Reasons for the Problem
Someone was motivated to create inheritance between classes only by the desire to reuse the code in a superclass. But the superclass and subclass are completely different.
Code Reuse Motivation
Inheritance was created primarily to reuse code, not because there's a true "is-a" relationship between classes.
Conceptual Mismatch
The superclass and subclass represent different concepts, making the inheritance relationship semantically incorrect.
Over-Inheritance
Too much functionality is inherited, but only a small portion is actually needed by the subclass.
Treatment
There are two main approaches to fix the Refused Bequest code smell, depending on whether inheritance makes sense in your specific case.
Replace Inheritance with Delegation
If inheritance makes no sense and the subclass really does have nothing in common with the superclass, eliminate inheritance in favor of Replace Inheritance with Delegation.

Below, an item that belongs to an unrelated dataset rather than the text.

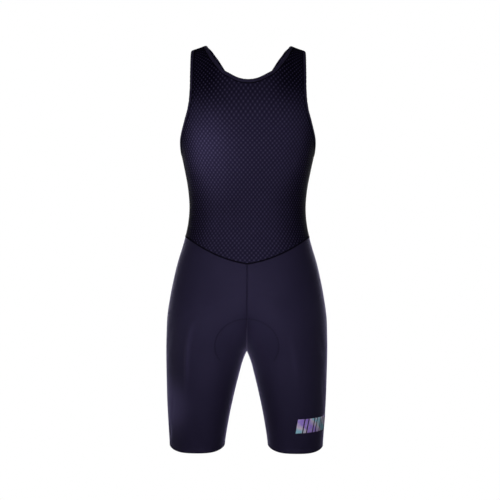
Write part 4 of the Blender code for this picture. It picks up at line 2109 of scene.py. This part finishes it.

💡 When to use: When the classes are conceptually different and inheritance was only used for code reuse. Delegation provides a cleaner, more explicit relationship.
Extract Superclass
If inheritance is appropriate, get rid of unneeded fields and methods in the subclass. Extract all fields and methods needed by the subclass from the parent class, put them in a new superclass, and set both classes to inherit from it (Extract Superclass).
💡 When to use: When there is a legitimate inheritance relationship, but the current hierarchy includes too much unnecessary functionality. Create a more focused common ancestor.
Decision Matrix
Classes are conceptually different
→ Use Replace Inheritance with Delegation
Inheritance is appropriate but too broad
→ Use Extract Superclass
Payoff
Fixing the Refused Bequest code smell brings significant benefits to your codebase's clarity and maintainability.
Improved Code Clarity
You will no longer have to wonder why the Dog class is inherited from the Chair class (even though they both have 4 legs).
Better Organization
Class hierarchies become more logical and easier to understand. Relationships between classes reflect actual conceptual relationships rather than just code reuse.
Reduced Confusion
Developers won't be confused by inheritance relationships that don't make semantic sense. Code becomes more intuitive and self-documenting.
✅ Key Takeaway: Proper inheritance should represent an "is-a" relationship, not just a mechanism for code reuse. When you fix Refused Bequest, you're making your code's intent clearer and more maintainable.